3.2. Infiltrate Ink Synthesis

Ce_0.9Ye_0.1O_1.95 (YDC) precursor solutions were prepared by diluting stoichiometric quantities of cerium nitrate hexahydrate (99.999%, Alfa Aesar, Heysham, UK) and yttrium nitrate hexahydrate (99.9% Alfa Aesar) in absolute ethanol. Urea (>99.5%, Thermo Fisher Scientific, Heysham, UK) was added as a complexing agent in a 1:1.5 molar ratio (metals:urea). For the Co_xO_y ink, the precursor ink was prepared in a similar manner using cobalt nitrate hexahydrate (99%, VWR, Lutterworth, UK) and urea. The powders were dissolved with stirring and heating at 40 °C. The solutions were cooled to room temperature before being passed through a 3 μm glass fibre filter.

3.3. Jetting Optimisation

The jetting behaviour of a print-head nozzle is generally described with the help of dimensionless Reynolds (Re), Weber (We) and Ohnesorge (Oh) numbers [52]: $Re=\frac{\rho u_0{r}_0}{\mu }$; $We=\frac{\rho u_0{}^2{r}_0}{\gamma }$; and $Oh=\frac{W{e}^{0.5}}{Re}$, where u_o, r_o, ρ, μ and γ denote the drop velocity, drop radius, ink specific mass density, ink viscosity and surface tension coefficient, respectively. Derby et al. [53,54] defined the optimal condition of jetting without splashing or formation of satellite drops as 20 > Z > 1 (where Z = 1/Oh). Tuning the jetting parameters to optimum values requires knowledge of the drop velocity and the drop volumes specific for any particular ink and print head. The use of an integrated drop visualisation system allows examination of the drops volumes and velocities and assessment of the correct working parameters window. Such optimisation for the electromagnetic (valve jet) print heads was done by varying the opening times and nozzle pressures using an in-house-developed visualisation system, as described elsewhere [48]. This allowed us to achieve optimal drop formation and nearly identical loading for each of the inks used.

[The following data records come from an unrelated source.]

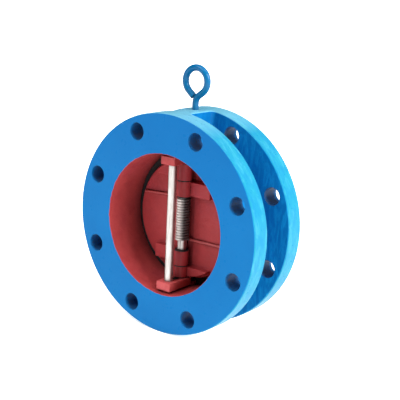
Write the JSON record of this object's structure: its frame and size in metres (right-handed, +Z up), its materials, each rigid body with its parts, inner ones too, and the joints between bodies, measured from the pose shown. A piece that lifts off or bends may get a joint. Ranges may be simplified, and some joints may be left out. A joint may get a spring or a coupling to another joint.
{
  "type": "dual plate check valve",
  "caption": "Double-flanged dual-plate check valve: two spring-loaded half-disc plates hinge on one vertical pin in a short body.",
  "frame": {"origin": "centre of the inlet flange's face, on the bore's axis", "axes": "+Y out of the inlet face along the bore, so flow runs towards -Y; +Z up, along the hinge pin towards the lifting eye; +X to the right seen from the outlet"},
  "size_m": [0.2794, 0.098, 0.3356],
  "materials": {
    "body_paint": "gloss blue epoxy over a cast iron body, red in the bore",
    "plate_paint": "satin brick-red epoxy over castings",
    "stainless_pin": "ground bright stainless bar",
    "spring_steel": "drawn stainless spring wire",
    "stainless_screw": "plain stainless fastener",
    "seal_rubber": "moulded black elastomer",
    "bearing_polymer": "carbon-filled dark PTFE",
    "bush_polymer": "filled PTFE"
  },
  "bodies": {
    "valve_body": {"body": "body_paint", "eyebolt": "body_paint", "upper_pin_retainer": "plate_paint", "lower_pin_retainer": "plate_paint", "hinge_pin": "stainless_pin", "stop_pin": "stainless_pin", "torsion_spring": "spring_steel", "upper_retainer_screw": "stainless_screw", "lower_retainer_screw": "stainless_screw", "seat_seal": "seal_rubber", "upper_body_bearing": "bearing_polymer", "lower_body_bearing": "bearing_polymer", "upper_plate_bearing": "bearing_polymer", "lower_plate_bearing": "bearing_polymer", "upper_spring_bearing": "bearing_polymer", "lower_spring_bearing": "bearing_polymer"},
    "left_door": {"left_plate": "plate_paint", "left_plate_upper_bush": "bush_polymer", "left_plate_lower_bush": "bush_polymer"},
    "right_door": {"right_plate": "plate_paint", "right_plate_upper_bush": "bush_polymer", "right_plate_lower_bush": "bush_polymer"}
  },
  "joints": [
    {"name": "left_plate_hinge", "type": "hinge", "parent": "valve_body", "child": "left_door", "pos_m": [0, -0.057, 0], "axis": [0, 0, 1], "range_deg": [0, 79], "stiffness_Nm_per_rad": 0.35, "springref_deg": -57.3, "deforming": ["torsion_spring"]},
    {"name": "right_plate_hinge", "type": "hinge", "parent": "valve_body", "child": "right_door", "pos_m": [0, -0.057, 0], "axis": [0, 0, -1], "range_deg": [0, 79], "stiffness_Nm_per_rad": 0.35, "springref_deg": -57.3, "deforming": ["torsion_spring"]}
  ]
}
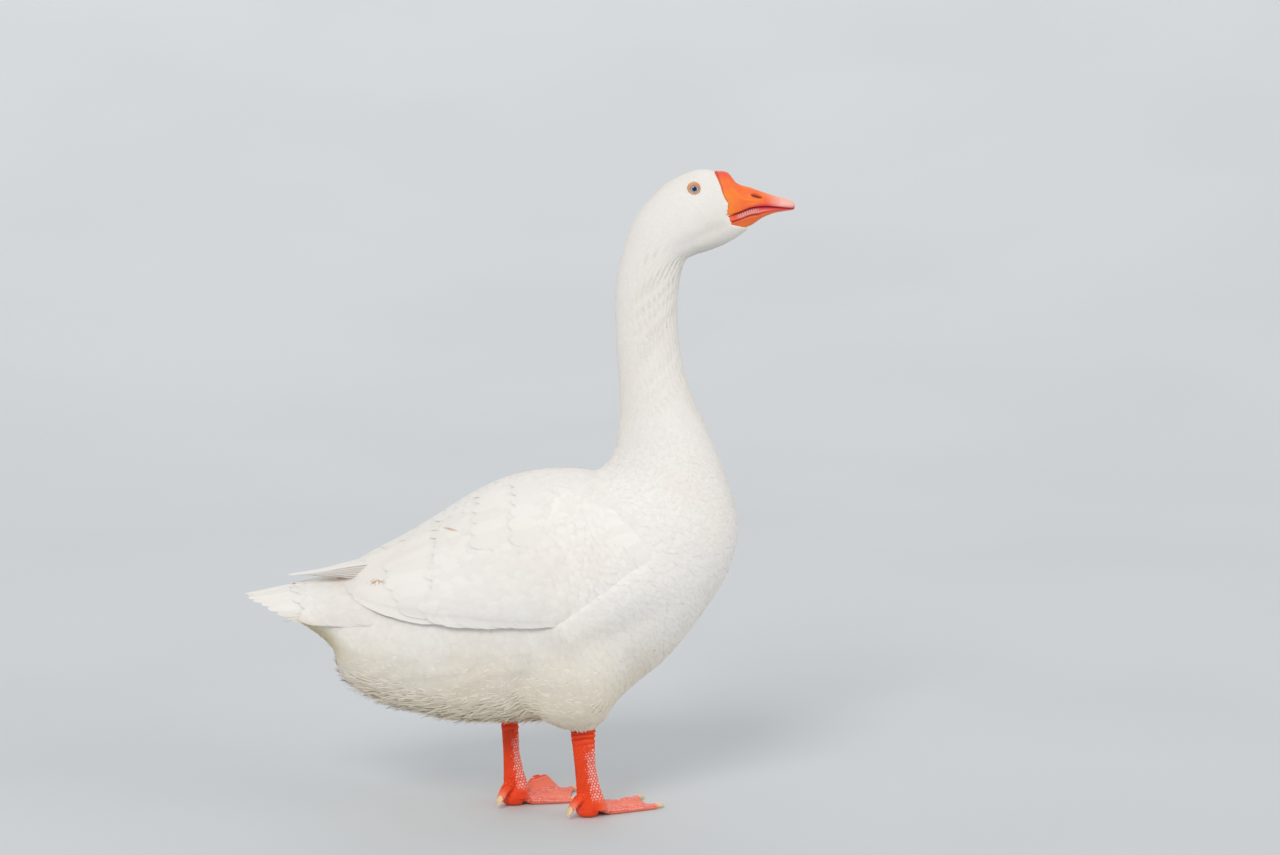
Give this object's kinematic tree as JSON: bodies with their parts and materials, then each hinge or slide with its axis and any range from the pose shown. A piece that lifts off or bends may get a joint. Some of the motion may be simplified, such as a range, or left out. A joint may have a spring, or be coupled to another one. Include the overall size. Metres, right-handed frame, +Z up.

According to the numerical model developed by Reis et al. [55] spreading and penetration of the drop into a porous medium is governed by a set of parameters, including the Reynolds number (Re), Weber number (We), porosity (ε) and contact angle (θ). Thus, ink penetration (depth and lateral spreading) is a complex function of fixed parameters (ε), parameters with variability restricted by the rheological window of stable jetting for a particular ink (ρ, μ, γ and θ) and sufficiently variable parameters (u_o, r_o). Hence, in this study, optimisation of u_o and r_o was performed, aiming at the formation of small nano-size drops with similar volumes and impingement velocity while simultaneously preserving stable jetting without the formation of satellites or splashing. The uniformity of the drop delivery and cumulative volume of ink infiltrated was governed by the choice of the X-Y step size and the drops’ overlap distance.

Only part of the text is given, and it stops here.